Let us begin at the beginning the way he did, by looking at the right end of the telescope. He starts the article like this: “Upon landing at Cairo … I see a billboard that quotes … Obama ... Across Egypt I find … books on how to pass entrance tests for American universities. It's a jarring contrast, then, to return to JFK airport and see … the fashionable tendency … to talk down American standing in the Middle East.” So far so good, at least as far as his effort goes to introduce us to empirical observations he made during the voyage. But where he goes wrong is when he neglects to look at the details of what he just observed, a stance he takes in favor of doing something else. What he does is look at a mirror in which he sees himself behind the telescope looking at the mirror. Here is this part: “Granted, it is necessary to analyze America's influence .. but … another matter to ... campaign for a less powerful America...”

This is where you realize that Ed Husain got caught in the same circular debate that will end up making his argument look like a dog chasing its tail. In fact, he goes on to rehash the worn out arguments that were formulated by the Jewish leaders and articulated by the neocons. To this end, he quotes Tony Blair who exalted America by comparison to Russia and China. And he chides what he calls American conventional wisdom concerning the weakening of American leverage in the Middle East which he says will become a self-fulfilling prophecy unless the US government stops leading from behind and finds its backbone.

And surprise, surprise, he finds the spot in the article where he can insert the obligatory bashing of Egypt's military. He does so and then relates an incident during which he stood up not to that military but to the American Embassy in Cairo that did not swagger in its face when it should have. It all happened via Twitter, he says, and his contribution as a British born citizen of Bangladeshi descent now living in America, was to challenge the American Embassy with the tweeted question: “Then what?” which presumably meant: And what are you going to do about it, suckers?

Lacking confidence in themselves, Embassy officials asked him what should be done, he says, and he replied that the US government should ask its military allies to return to their barracks, or else there is that small matter of 1.3 billion dollars annually. To bolster his argument, he quotes Joseph Nye of Harvard who defined soft power. But then Husain does something that ends up halting the dog from chasing its tail, at least for a short while. He begins by saying that the US government must believe in itself and project confidence. Okay, you say, this goes with what the Jewish leaders have BS(ed) about for ages, and what he himself has been saying up to now in the article. And then, he begins the process of tripping himself, an act that will eventually stop the circular argument in its tracks. This is what he writes in this regard: “[the US government must] realize that America remains hugely attractive across the Middle East.”

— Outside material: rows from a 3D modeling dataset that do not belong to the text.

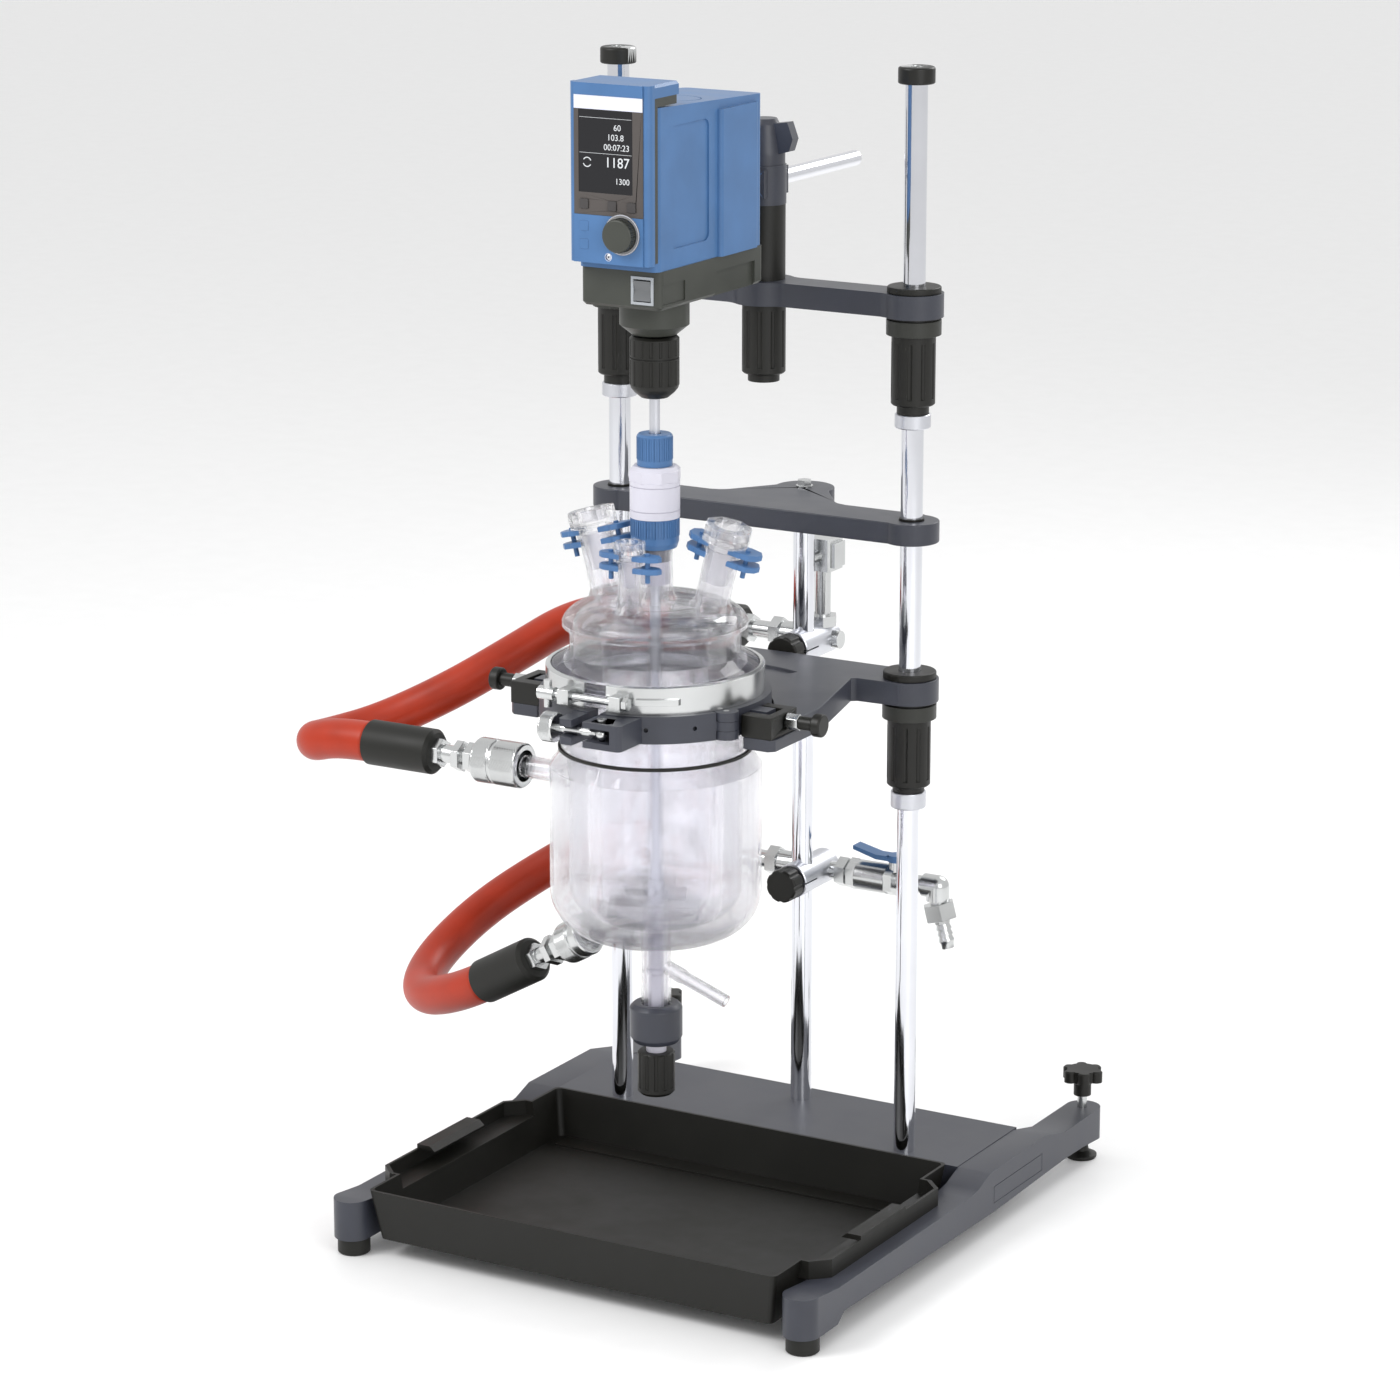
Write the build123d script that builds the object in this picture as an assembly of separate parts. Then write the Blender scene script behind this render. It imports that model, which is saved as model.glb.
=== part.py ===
from build123d import *
import math
import os

# Synthesis reactor: jacketed two litre glass vessel on a three rod bench stand
# Frame: millimetres, +Z up, floor at z = 0, x = 0 midway between the side rods, +Y to the back

# Running and seating clearances
RUN = 0.05
SLIDE = 0.1
SEAT = 0.3

# Base
LEG_X = 250.0
LEG_W = 36.0
LEG_Y = 318.0
LEG_INNER = LEG_X - LEG_W / 2
FOOT_Y = 298.0
FOOT_R = 16.0
FOOT_H = 17.0
LEG_TOP_LOW = 53.0
PLATE_TOP = 65.0
PLATE_BOTTOM = 33.0
PLATE_Y0 = 50.0
PLATE_Y1 = 182.0
LEVEL_SPINDLE_R = 5.0
STAR_R = 20.0
STAR_Z = 80.0

# Drip tray
TRAY_RIM_Z = 71.0
TRAY_FLOOR_Z = 20.0
TRAY_WALL = 3.0
TRAY_X = 226.0
TRAY_Y0 = -308.0
TRAY_Y1 = 40.0
TRAY_DRAFT = 8.0
BULGE_X = 250.0
BULGE_Y0 = -258.0
BULGE_Y1 = -10.0
BULGE_CHAMFER = 16.0
FLAP_Y0 = -185.0
FLAP_Y1 = -94.0

# Rods
ROD_R = 10.75
ROD_X = 163.5
ROD_Y = 68.0
MID_ROD_Y = 151.5
ROD_FOOT_Z = 45.0
ROD_TOP_Z = 1134.0
CAP_R = 17.65
CAP_Z0 = ROD_TOP_Z - 8.0
CAP_Z1 = ROD_TOP_Z + 8.0

# Traverse
TRAVERSE_Z0 = 686.0
TRAVERSE_Z1 = 707.0
HUB_R = 28.5
TRAVERSE_HUB_R = 27.0
MID_HUB_R = 30.0
MID_ROD_TOP = TRAVERSE_Z0 + 12.0

# Top carriage
ARM_Z0 = 905.0
ARM_Z1 = 928.0
ARM_DEPTH = 38.0
DISC_R = 26.0
DISC_Z1 = 934.3
RING_R = 23.5
RING_H = 2.5
COLLAR_R = 26.5
COLLAR_H = 14.8
GRIP_R = 21.25
GRIP_SLOTS = 10
GRIP_TOP_H = 67.9
NECK_R = 15.5
STOP_RING_R = 17.4
STOP_Z0 = 797.6
STOP_Z1 = 811.2
COLUMN_R = 20.65
COLUMN_Z1 = 1001.0
CLAMP_Z1 = 1039.0
WING_Z1 = 1083.0
MOUNT_ROD_R = 8.0
MOUNT_ROD_Z = 1022.5
MOUNT_ROD_Y1 = 252.0
MOUNT_GROOVE_Y = 96.0

# Vessel axis and stirrer axis
AXIS_Y = -140.0

# Stirrer head
HEAD_X = 43.0
HOOD_FRONT = -222.0
HOUSING_FRONT = -206.0
HOUSING_BACK = -11.0
HOUSING_Z0 = 975.0
HOUSING_H = 150.0
HOUSING_TOP_FRONT = HOUSING_Z0 + HOUSING_H
HOUSING_TOP_BACK = HOUSING_TOP_FRONT - 7.0
TRIM_Z0 = HOUSING_TOP_FRONT + 1.0
TRIM_Z1 = TRIM_Z0 + 8.0
TRIM_FRONT = -211.0
HOOD_Z0 = HOUSING_Z0 + 7.0
HOOD_Z1 = TRIM_Z1 + 12.0
HOUSING_X = 42.4
REAR_X = 46.8
LOWER_FRONT = -201.0
LOWER_Z0 = 938.5
PANEL_X = 36.5
PANEL_Z0 = 1026.0
PANEL_Z1 = TRIM_Z1 + 1.0
DISPLAY_X0 = -31.5
DISPLAY_X1 = 25.5
DISPLAY_Z0 = 1046.5
DISPLAY_Z1 = PANEL_Z1 - 13.0
DIAL_X = 14.5
DIAL_Z = 1010.0
DIAL_R = 15.3
BUTTON_W = 9.0
KEY_W = 9.4
KEY_CORNER = 1.2
ROCKER_X0 = 11.8
ROCKER_X1 = 35.5
ROCKER_Z0 = 943.5
ROCKER_Z1 = 969.5
ROCKER_RIM = 2.6
ROCKER_PIVOT_R = 2.0
BOSS_R = 32.75
BOSS_Z0 = 906.0
CHUCK_R = 23.25
CHUCK_Z0 = 845.0
CHUCK_Z1 = 905.0
SHAFT_R = 5.0
IMPELLER_Z0 = 352.0
IMPELLER_R = 30.0

# Vessel carrier
CARRIER_Z0 = 528.0
CARRIER_Z1 = 551.0
BLOCK_Z0 = 539.5
BLOCK_Z1 = 561.0
CUTOUT_R = 112.0
ARM_X0 = 113.0
ARM_X1 = 145.0
ARM_FRONT = -171.0
VRING_Z0 = 420.7
VGRIP_Z0 = 437.0
VCOLLAR_Z0 = 511.0
HOLDER_R0 = 93.0
HOLDER_R1 = 110.5
HOLDER_Z0 = 539.5
HOLDER_Z1 = 565.7
PLUNGER_Y = -140.0
PLUNGER_Z = 552.0
HINGE_X = 101.0
HINGE_Y = -181.0
BOLT_X = 20.0
BOLT_Y = -271.0
BOLT_Z = 553.0
LUG_FRONT = -281.0
LUG_SPLIT = -7.0
SEGMENT_X0 = 5.0
SPLIT_LINE_X = 2.0
LUG_X0 = -21.5
LUG_X1 = 45.0
NUT_GAP = 6.5
NUT_LEN = 14.5
THUMB_R = 14.0
EAR_R = 11.5
SEGMENT_HOLES = (26.0, 50.0)
SEGMENT_HOLE_R = 2.2
SEGMENT_HOLE_DEPTH = 5.0
EAR_Z0 = HOLDER_Z0 + 8.5
EAR_Z1 = HOLDER_Z1 - 8.5

# Vessel glass
FLANGE_R = 99.0
VESSEL_FLANGE_Z0 = 567.5
GASKET_Z0 = 579.0
GASKET_Z1 = 580.0
NECK_GLASS_R = 90.0
JACKET_R = 101.5
JACKET_SHOULDER = 492.0
JACKET_STRAIGHT = 368.5
JACKET_BOTTOM = 323.5
INNER_R = 83.0
INNER_BOTTOM = 340.0
WALL = 3.5
ORING_Z0 = 508.0
ORING_Z1 = 511.0
DRAIN_R = 14.5
DRAIN_BORE_R = 12.0
DRAIN_Z0 = 249.0
SIDE_ARM_R = 6.3
SIDE_ARM_LEN = 74.0
ARM_ROOT_R = 7.4
ARM_ROOT_LEN = 22.0

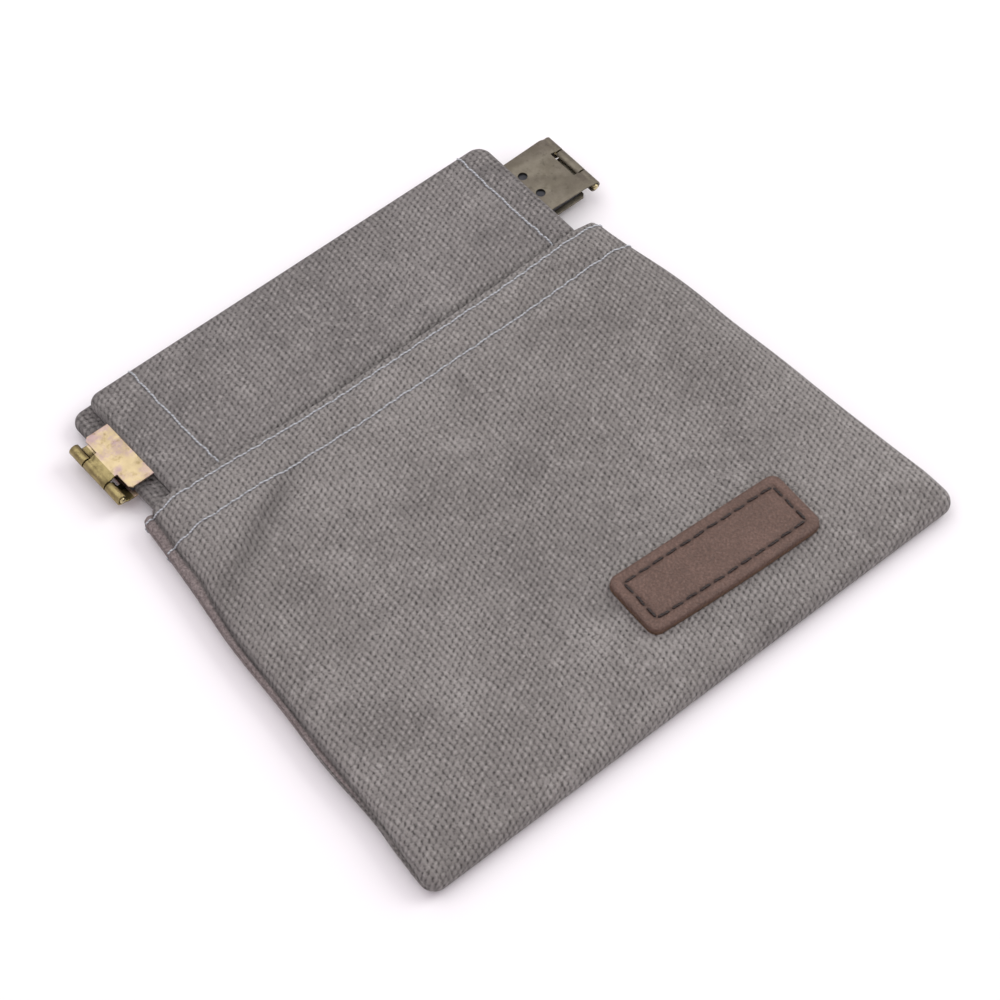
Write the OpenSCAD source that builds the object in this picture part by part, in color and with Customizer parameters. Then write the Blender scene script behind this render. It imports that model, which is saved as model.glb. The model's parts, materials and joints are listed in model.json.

Is he going to trip himself now? He will but not yet. For a while longer, he resists making the next logical step which would have been to free himself of the circular argument and to start looking at the reality that the telescope could be showing him. Instead of doing this, he forces himself once again to take up the Tony Blair comparison of America versus China or Russia, and thus returns to the habit of looking at himself in the mirror once again. And he uses this situation as a springboard to assert that the American system of government is so perfect, even the Islamist love it while the rest of the population loves Hollywood films, McDonald's, Starbucks, jeans, baseball caps, Facebook and Twitter. That must be it; the trip wire that will unravel the whole phony argument. Are we there yet?

Yes. Finally, he did what he should to have done at the start instead of going through the verbal trash he inflicted on us. Here is what he said in this regard: “...this generation of Arabs won't recognize Israel as a Jewish state. Trying to force them to do so will not only fail but risks compromising American influence. It is wiser to … help Palestinians realize their dream of a dignified, free state.” Had he started with this and had he coupled it with the reality that the Arabs have no animosity toward the Americans, he would have dispelled the decades worth of Jewish propaganda which “educated” the American public and political classes to the stupid notion that the Arabs hate America because the first hate freedom and the latter loves it.

Husain would have shown that the half-century's worth of one-sided Jewish talk on the Middle East absent of an Arab push back must now be flushed down the toilet where it belongs. Instead of that, he realized that he came close to committing a sacrilegious act, and quickly did something to appease the Jewish leaders who will be reading the article. He saluted Anatoli Sharansky whom, he says, predicted the rise of democratic forces in the Arab countries. Good he stopped short of saying that Sharansky, the Russian-Israeli Jew, caused the Arab Revolution and led it to a triumphant resolution like only a Jew could do it.

And he ends the article with this: “As Egypt and other Arab nations experiment with democracy, the U.S. cannot be seen to be weak, nor craving for yesteryear, but instead must support the people's cries of freedom.”

The poor thing, he still does not realize that the Arabs understand freedom and know how to go about obtaining it if and when it slips through their fingers. It is not they who cry in vain for freedom, wondering how to reclaim their country and their culture; it is the people who live under Jewish tyranny in the English speaking world. Maybe Ed Husain will someday prove that he understands this message by writing honestly of what he knows without having to appease his Jewish masters.